OSCEOLA COUNTY IMPACT FEE WAIVER FOR COMMERCIAL CONSTRUCTION

Transportation and Fire/Rescue Impact Fees are currently waived for new commercial construction. To qualify for the commercial impact fee waiver:

Building permits need to be issued between December 13, 2010 and September 30, 2012

Initial inspection needs to be called in within 60 days of permit issuance

Certificate of Occupancy must be issued within 18 months from the date the building permit is issued

The County Manager may approve an extension of the completion date:

6 additional months for projects of 20,000 to 100,000 square feet

12 additional months for projects of more than 100,000 square feet

(Example: For a building permit issued on January 31, 2012, the C.O. would not be due until July 31, 2013, with the possibility of an extension ranging from December 31, 2013 thru July 31, 2014)

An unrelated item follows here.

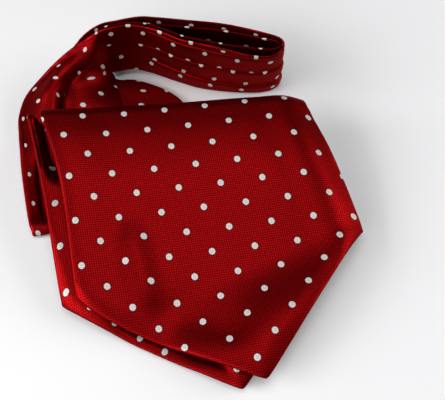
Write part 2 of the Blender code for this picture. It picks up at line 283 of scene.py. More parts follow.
def make_spot_group():
    """Round woven spots on a half-drop grid."""
    tree, n, given, result = shader_group(
        "woven_spots",
        [("Cloth", "NodeSocketVector", None), ("Pitch", "NodeSocketFloat", SPOT_PITCH * MM),
         ("Radius", "NodeSocketFloat", SPOT_RADIUS * MM)],
        [("Spot", "NodeSocketFloat", None), ("Edge", "NodeSocketFloat", None),
         ("Middle", "NodeSocketFloat", None)])
    inverse = n.math("DIVIDE", 1.0, given["Pitch"])
    scaled = n.add("ShaderNodeVectorMath", {0: given["Cloth"], "Scale": inverse}, operation="SCALE")
    grid = scaled.outputs[0]
    reach = []
    for drop in ((0.5, 0.5, 0.0), (0.0, 0.0, 0.0)):
        moved = n.add("ShaderNodeVectorMath", {0: grid, 1: drop}, operation="ADD").outputs[0]
        cell = n.add("ShaderNodeVectorMath", {0: moved}, operation="FRACTION").outputs[0]
        off = n.add("ShaderNodeVectorMath", {0: cell, 1: (0.5, 0.5, 0.0)}, operation="SUBTRACT").outputs[0]
        reach.append(n.add("ShaderNodeVectorMath", {0: off}, operation="LENGTH").outputs["Value"])
    nearest = n.math("MULTIPLY", n.math("MINIMUM", *reach), given["Pitch"])
    ragged = n.add("ShaderNodeTexNoise", {"Vector": given["Cloth"], "Scale": 1500.0, "Detail": 1.0})
    nearest = n.math("ADD", nearest, n.math("MULTIPLY_ADD", ragged.outputs["Fac"], 0.0004, -0.0002))
    share = n.math("DIVIDE", nearest, given["Radius"])
    n.feed(result["Spot"], n.between(share, 0.9, 1.08, 1.0, 0.0))
    # A darker ring just outside each spot: partly painted shade round the raised spot, partly the darker
    # floats at its edge
    outside = n.between(share, 1.0, 1.45, 1.0, 0.0)
    n.feed(result["Edge"], n.math("MULTIPLY", outside, n.between(share, 0.85, 1.05)))
    n.feed(result["Middle"], n.between(share, 0.1, 0.65, 1.0, 0.0))
    return tree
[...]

The current Building Permit Fee Waiver program will continue to be in effect on both residential and non-residential construction for permits issued by September 30, 2012.

Water and Sewer Impact Fees are assessed and collected by Toho Water Authority (TWA) and can be contacted at 407-944-5000.

Permanent Moratorium Up for a Vote

Now, Osceola is considering making that temporary waiver of impact fees into a permanent moratorium.  It's hopefully up for a vote next month

Expect it to pass: with a moratorium, it does not mean that the county will never have the power to assess impact fees in the future, but it does mean that builders and developers can count on the fact that for the near future, Osceola County may be a cheaper option for a project than other parts of the state that are still assessing impact fees on new growth.